'Ancaman' Halus Rusia untuk Trump, Bisa Bernasib Sama seperti JFK

Jakarta, CNBC Indonesia - Jika Donald Trump terpilih kembali menjadi presiden Amerika Serikat (AS) dan berupaya mengakhiri konflik antara Rusia dan Ukraina dengan sungguh-sungguh, ia bisa saja mengalami nasib yang sama dengan John F. Kennedy. Hal tersebut disampaikan oleh mantan Presiden Rusia Dmitry Medvedev.

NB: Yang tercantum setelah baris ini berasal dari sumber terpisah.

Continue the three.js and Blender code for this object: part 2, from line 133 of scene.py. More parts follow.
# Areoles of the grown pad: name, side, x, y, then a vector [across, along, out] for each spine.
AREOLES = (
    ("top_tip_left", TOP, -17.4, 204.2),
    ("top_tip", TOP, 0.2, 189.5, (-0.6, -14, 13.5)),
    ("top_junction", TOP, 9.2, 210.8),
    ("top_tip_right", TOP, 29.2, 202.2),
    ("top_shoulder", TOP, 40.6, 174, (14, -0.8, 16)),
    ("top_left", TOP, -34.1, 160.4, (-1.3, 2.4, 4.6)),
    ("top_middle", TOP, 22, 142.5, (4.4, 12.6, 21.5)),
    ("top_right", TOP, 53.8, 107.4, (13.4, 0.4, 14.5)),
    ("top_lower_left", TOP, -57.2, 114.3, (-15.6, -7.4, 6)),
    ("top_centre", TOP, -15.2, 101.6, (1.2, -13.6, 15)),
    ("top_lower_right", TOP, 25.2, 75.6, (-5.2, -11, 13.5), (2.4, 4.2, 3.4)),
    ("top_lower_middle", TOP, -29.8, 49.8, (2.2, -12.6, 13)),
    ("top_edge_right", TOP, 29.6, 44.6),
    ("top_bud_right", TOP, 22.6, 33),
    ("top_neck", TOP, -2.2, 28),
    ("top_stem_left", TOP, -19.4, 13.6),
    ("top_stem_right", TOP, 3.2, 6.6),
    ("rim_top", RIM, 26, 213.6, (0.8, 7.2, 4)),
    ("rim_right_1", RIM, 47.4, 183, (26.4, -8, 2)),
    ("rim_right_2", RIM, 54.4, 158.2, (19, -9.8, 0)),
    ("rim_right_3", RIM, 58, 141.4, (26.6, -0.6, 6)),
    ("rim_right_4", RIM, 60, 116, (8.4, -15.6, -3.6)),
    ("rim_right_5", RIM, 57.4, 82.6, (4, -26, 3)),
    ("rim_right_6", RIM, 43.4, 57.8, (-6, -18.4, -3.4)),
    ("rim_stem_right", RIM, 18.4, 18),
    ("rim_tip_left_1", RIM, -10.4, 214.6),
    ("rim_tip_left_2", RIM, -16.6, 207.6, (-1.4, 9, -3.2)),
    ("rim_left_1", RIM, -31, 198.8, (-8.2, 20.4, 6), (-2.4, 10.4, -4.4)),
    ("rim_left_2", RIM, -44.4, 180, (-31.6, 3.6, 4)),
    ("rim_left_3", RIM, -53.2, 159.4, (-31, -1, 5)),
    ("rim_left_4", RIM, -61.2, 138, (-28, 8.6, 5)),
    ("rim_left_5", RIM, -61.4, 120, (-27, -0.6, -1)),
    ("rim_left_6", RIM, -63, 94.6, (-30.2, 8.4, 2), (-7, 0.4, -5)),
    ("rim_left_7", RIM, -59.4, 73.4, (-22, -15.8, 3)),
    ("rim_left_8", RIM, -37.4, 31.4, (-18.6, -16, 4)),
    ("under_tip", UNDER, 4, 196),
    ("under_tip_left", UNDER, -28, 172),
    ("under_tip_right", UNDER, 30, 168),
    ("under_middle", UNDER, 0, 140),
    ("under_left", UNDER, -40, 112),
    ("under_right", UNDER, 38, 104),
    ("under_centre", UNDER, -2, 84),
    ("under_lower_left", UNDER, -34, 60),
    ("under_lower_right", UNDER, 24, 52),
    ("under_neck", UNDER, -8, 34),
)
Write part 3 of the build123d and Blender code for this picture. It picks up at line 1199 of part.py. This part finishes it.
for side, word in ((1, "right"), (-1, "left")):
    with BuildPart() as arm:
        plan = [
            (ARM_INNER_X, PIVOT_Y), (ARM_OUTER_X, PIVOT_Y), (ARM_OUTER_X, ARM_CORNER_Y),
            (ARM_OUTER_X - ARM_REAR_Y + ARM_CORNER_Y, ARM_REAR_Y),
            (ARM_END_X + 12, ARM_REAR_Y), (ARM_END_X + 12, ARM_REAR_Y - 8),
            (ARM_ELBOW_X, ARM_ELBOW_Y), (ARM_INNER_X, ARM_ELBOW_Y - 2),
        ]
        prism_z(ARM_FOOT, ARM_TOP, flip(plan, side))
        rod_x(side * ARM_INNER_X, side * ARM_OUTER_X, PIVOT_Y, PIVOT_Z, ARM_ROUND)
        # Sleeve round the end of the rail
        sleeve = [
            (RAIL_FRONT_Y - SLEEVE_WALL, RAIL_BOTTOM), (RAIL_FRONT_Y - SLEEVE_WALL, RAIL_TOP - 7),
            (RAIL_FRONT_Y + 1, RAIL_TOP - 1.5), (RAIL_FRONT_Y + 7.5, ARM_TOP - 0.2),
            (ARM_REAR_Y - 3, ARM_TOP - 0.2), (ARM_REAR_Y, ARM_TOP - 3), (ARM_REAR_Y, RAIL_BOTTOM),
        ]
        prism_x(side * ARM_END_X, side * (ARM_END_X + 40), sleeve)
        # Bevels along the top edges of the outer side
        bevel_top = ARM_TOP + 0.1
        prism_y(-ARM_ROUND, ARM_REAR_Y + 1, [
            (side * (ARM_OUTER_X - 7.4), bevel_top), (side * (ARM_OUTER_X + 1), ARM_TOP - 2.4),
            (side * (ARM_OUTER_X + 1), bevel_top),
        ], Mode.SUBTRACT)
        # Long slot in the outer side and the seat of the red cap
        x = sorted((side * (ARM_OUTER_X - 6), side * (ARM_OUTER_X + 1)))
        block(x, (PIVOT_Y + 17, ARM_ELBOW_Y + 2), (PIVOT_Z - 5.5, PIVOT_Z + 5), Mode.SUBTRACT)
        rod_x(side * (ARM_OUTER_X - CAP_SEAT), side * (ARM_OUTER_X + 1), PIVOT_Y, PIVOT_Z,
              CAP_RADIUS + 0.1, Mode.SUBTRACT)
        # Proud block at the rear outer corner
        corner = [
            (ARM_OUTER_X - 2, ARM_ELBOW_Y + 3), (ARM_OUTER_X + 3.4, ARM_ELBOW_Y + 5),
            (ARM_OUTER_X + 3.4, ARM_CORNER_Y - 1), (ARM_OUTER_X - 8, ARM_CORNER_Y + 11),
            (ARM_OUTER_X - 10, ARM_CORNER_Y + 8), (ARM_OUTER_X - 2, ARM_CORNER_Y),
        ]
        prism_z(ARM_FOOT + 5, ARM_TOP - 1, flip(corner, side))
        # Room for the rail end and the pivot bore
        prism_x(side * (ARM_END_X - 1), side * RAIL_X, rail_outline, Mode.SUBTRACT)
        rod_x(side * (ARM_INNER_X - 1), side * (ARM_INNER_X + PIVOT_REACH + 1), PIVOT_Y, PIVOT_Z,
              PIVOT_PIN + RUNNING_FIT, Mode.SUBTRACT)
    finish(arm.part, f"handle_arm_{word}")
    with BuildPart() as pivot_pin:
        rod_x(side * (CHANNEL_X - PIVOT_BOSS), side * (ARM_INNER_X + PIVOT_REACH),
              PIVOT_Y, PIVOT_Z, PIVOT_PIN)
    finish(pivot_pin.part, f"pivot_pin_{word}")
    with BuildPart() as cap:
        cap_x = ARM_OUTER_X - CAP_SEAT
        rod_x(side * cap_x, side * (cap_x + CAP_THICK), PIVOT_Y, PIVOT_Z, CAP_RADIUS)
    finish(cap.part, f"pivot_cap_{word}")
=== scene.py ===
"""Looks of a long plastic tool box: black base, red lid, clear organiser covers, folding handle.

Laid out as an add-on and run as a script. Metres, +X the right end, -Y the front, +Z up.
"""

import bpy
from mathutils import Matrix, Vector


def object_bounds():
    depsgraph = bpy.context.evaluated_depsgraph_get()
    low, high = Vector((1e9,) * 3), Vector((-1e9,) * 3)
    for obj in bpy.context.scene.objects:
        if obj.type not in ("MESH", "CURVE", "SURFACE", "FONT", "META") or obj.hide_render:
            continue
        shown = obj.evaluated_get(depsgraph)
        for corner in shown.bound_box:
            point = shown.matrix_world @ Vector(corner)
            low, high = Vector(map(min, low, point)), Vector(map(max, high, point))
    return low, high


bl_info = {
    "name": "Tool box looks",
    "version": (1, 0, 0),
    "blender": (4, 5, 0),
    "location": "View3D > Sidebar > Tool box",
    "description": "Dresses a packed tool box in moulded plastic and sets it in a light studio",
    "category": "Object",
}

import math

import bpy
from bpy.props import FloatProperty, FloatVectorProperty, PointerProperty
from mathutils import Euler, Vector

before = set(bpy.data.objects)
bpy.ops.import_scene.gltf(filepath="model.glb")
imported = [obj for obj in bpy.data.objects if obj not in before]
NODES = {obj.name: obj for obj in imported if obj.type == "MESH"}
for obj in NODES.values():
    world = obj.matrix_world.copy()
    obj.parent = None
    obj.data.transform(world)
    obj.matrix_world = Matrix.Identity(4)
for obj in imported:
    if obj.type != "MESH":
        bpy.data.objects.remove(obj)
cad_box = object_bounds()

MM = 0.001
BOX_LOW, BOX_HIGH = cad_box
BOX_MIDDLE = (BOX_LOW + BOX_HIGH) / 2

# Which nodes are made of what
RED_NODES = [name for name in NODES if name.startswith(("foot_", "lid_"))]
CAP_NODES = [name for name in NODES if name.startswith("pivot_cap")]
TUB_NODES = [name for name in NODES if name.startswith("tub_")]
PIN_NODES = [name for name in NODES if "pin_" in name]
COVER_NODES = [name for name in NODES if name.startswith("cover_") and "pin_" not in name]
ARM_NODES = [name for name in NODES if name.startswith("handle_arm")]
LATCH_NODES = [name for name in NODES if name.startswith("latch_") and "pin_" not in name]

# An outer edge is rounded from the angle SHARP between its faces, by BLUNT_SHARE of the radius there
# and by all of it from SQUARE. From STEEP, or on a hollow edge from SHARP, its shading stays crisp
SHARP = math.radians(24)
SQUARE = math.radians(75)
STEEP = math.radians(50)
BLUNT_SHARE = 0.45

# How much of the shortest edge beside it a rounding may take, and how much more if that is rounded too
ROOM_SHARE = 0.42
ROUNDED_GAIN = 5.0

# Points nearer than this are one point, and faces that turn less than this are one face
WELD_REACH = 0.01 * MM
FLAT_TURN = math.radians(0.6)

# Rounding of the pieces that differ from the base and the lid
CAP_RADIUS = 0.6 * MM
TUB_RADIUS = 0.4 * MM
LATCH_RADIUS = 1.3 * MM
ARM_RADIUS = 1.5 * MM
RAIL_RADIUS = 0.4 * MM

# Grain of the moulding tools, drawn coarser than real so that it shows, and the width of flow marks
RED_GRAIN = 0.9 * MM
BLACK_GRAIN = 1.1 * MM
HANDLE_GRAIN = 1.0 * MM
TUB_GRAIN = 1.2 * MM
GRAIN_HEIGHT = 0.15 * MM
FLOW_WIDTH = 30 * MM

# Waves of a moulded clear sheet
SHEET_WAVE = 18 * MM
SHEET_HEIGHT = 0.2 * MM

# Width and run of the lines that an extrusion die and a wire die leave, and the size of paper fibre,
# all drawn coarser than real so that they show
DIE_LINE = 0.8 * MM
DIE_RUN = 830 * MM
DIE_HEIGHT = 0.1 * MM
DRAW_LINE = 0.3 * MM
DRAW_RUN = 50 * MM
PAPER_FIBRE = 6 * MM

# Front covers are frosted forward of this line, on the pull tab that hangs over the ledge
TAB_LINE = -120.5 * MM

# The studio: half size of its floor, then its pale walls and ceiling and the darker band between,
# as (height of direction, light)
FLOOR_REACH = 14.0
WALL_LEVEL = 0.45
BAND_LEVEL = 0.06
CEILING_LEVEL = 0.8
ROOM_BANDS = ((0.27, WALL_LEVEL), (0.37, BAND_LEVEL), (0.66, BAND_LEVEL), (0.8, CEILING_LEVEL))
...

Dalam sebuah unggahan di saluran Telegramnya pada Minggu (3/11/2024), Medvedev, yang saat ini menjabat sebagai wakil ketua Dewan Keamanan Rusia, menulis bahwa Moskow tidak memiliki harapan yang tinggi terkait hasil pemilihan presiden AS pada Selasa mendatang.
Ia berpendapat bahwa "bagi Rusia, pemilihan tersebut tidak akan mengubah apapun, karena sikap kedua kandidat sepenuhnya mencerminkan konsensus bipartisan bahwa negara kita harus dikalahkan."
Menurut Medvedev, saat berkampanye, "Trump yang agak lelah" telah mengeluarkan "hal-hal yang biasa saja" mengenai prospek perdamaian bagi Ukraina, dan hubungannya yang seharusnya baik dengan para pemimpin dunia.
Namun, jika terpilih, Republikan tersebut "akan dipaksa untuk mematuhi semua aturan sistem," dan akan "tidak dapat menghentikan perang. Tidak dalam sehari, tidak dalam tiga hari, tidak dalam tiga bulan."
"Dan jika ia benar-benar mencoba untuk [mengakhiri konflik Ukraina], ia bisa menjadi JFK yang baru," kata Medvedev, seperti dikutip RT. Adapun John F. Kennedy merupakan presiden AS ke-35 yang tewas dibunuh pada tahun 1963.
Ia juga berpendapat bahwa hubungan antara Washington dan Moskow kemungkinan akan tetap tegang terlepas dari siapa yang menang dalam pemilihan presiden AS.
Sementara untuk Harris, pejabat Rusia itu menilainya sebagai "bodoh, tidak berpengalaman [dan] mudah dikendalikan." Medvedev menuduh bahwa jika terpilih, dia hanya akan menjadi boneka, sementara pejabat lain dan anggota keluarga mantan Presiden Barack Obama memegang kendali.
Dalam wawancara eksklusif dengan RT awal minggu ini, Medvedev menyatakan bahwa "jika negara-negara Barat, terutama Amerika Serikat, memiliki cukup fleksibilitas dan kebijaksanaan untuk membuat perjanjian keamanan dengan Rusia, tidak akan ada operasi militer khusus [di Ukraina]."
Dia mengatakan bahwa AS dan sekutunya gagal menyadari hal ini tepat waktu karena "mereka terbiasa mengintimidasi semua orang agar tunduk," dan beroperasi "berdasarkan prinsip keistimewaan Amerika dan keutamaan kepentingan AS."
Selama masa kampanye, Trump telah berulang kali berjanji untuk mengakhiri pertumpahan darah di Ukraina dalam waktu singkat jika terpilih. Namun, ia belum memberikan rincian apa pun. Saingannya dari Demokrat, Kamala Harris, telah menyatakan bahwa Trump pada dasarnya akan memaksa Kyiv untuk menyerah.